At the same time, this study highlights that no siting strategy, regardless of its inclusivity, can succeed without concurrent efforts to reinforce the electric grid. Even under moderate EV adoption projections, Costa Rica’s current electricity system is not prepared to absorb the additional load without targeted upgrades. These findings underscore the importance of anticipatory planning: grid operability must stay ahead of evolving mobility patterns and emerging sociotechnical demands.
Essentially, the proposed framework provides a replicable, scalable foundation for national-level EV infrastructure deployment, especially in small- and mid-sized countries navigating the transition to electrified transport. Still, its full value will only be realized through real-world implementation, iterative refinement, and institutional capacity to synchronize infrastructure, demand, environmental sustainability, and policy over time.
7.2. Limitations and Future Work
Although the proposed methodology provides a structured approach, it is not without limitations. Rather than putting forward a one-size-fits-all solution, it is intended as a flexible framework, a foundation that can be tailored and adapted to different geographical contexts, recognizing the uniqueness of each setting. In Costa Rica, the methodology was shaped by the availability and resolution of local data, which inevitably influenced its structure and scope.
That said, the country presents a valuable opportunity to further refine and expand the framework, particularly within the TOPSIS component. Future iterations could incorporate additional criteria directly related to estimated emissions reductions by area or the carbon intensity of specific road segments. After all, while EVs are often considered “zero-emissions”, the broader environmental impacts, especially those linked to the production and energy supply chains of transitional technologies, remain relevant and should not be overlooked.
Additionally, while this study identifies prioritized segments and estimates aggregate recharging power demand, it does not specify the number of individual fast-charging stations required per segment or their precise geographic placement within segments. These implementation details require site-specific assessments of land availability, utility connection points, right-of-way constraints, and localized demand patterns, which fall beyond the scope of national-scale strategic planning. Future work should address station density, capacity configuration, and phased deployment strategies aligned with evolving EV adoption rates.
In parallel, the power system analysis conducted in this study provided meaningful insight into the operability of Costa Rica’s electric grid under mid-term EV adoption scenarios.

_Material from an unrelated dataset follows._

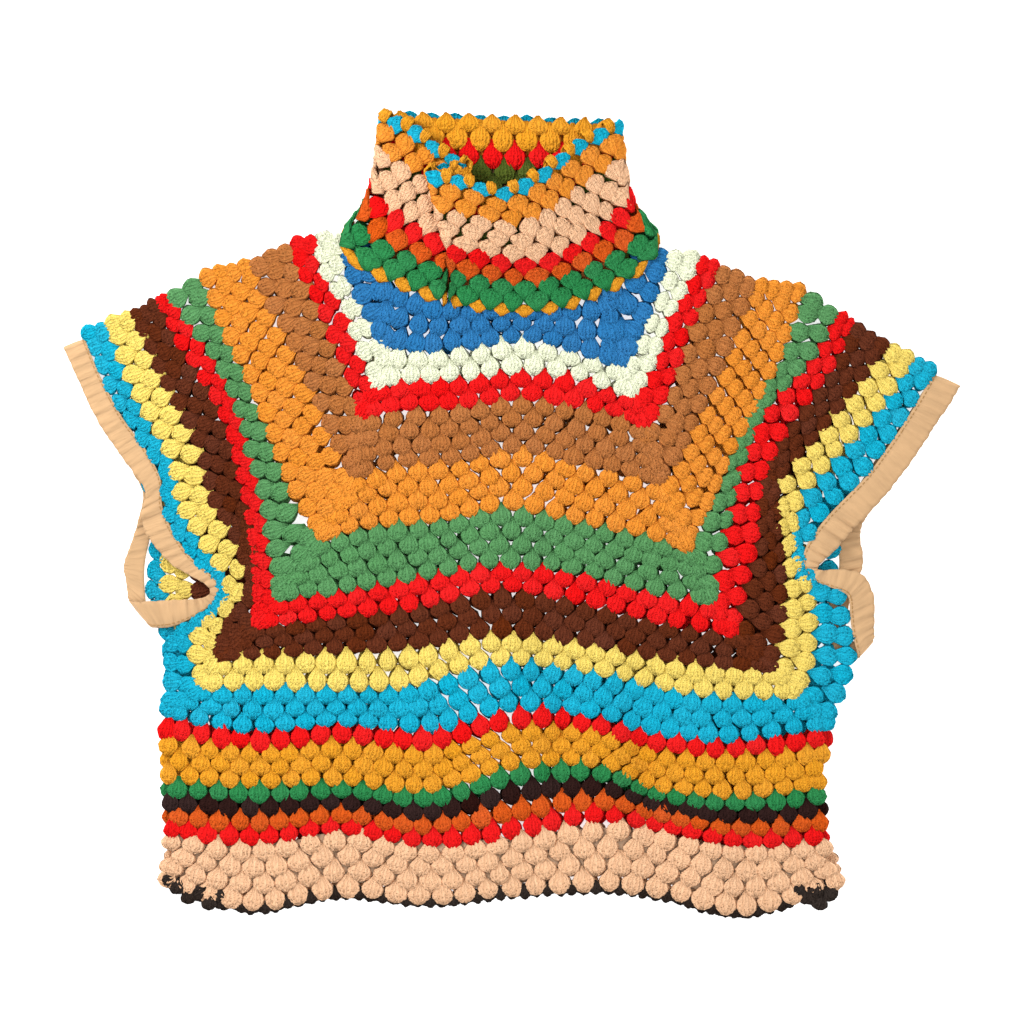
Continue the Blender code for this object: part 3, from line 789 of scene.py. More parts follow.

However, several limitations remain. The current framework focused primarily on steady-state power flow simulations under conservative load assumptions, emphasizing hourly load profiles, voltage monitoring, and DG integration through PV penetration scenarios. Although this approach was sufficient to identify preliminary vulnerabilities, such as voltage drops at key distribution nodes, it does not encompass the full range of operational challenges posed by widespread EV integration.
Future research could build on this foundation by incorporating more advanced and granular power system studies. Notably, the present work did not include:
Contingency analysis (N-1 or N-k) to evaluate system resilience under unexpected failures (e.g., line or transformer outages);
Short-circuit analysis, essential for assessing protection coordination and equipment limits under high-load scenarios;
Harmonic distortion assessments, particularly relevant for fast chargers relying on power electronic converters;
Dynamic or transient stability simulations to characterize the system’s response to sudden load variations or generation disturbances;
Protection system modeling or islanding scenarios, which are critical when integrating renewable-based microgrids or autonomous charging infrastructure.
Incorporating these types of studies would provide a more comprehensive assessment of the grid’s technical readiness and support the development of a truly resilient, future-proof EV charging ecosystem. As electric mobility scales, so too must the depth and sophistication of planning tools, ensuring that infrastructure siting decisions are not only spatially strategic but also technically viable under real-world operating conditions.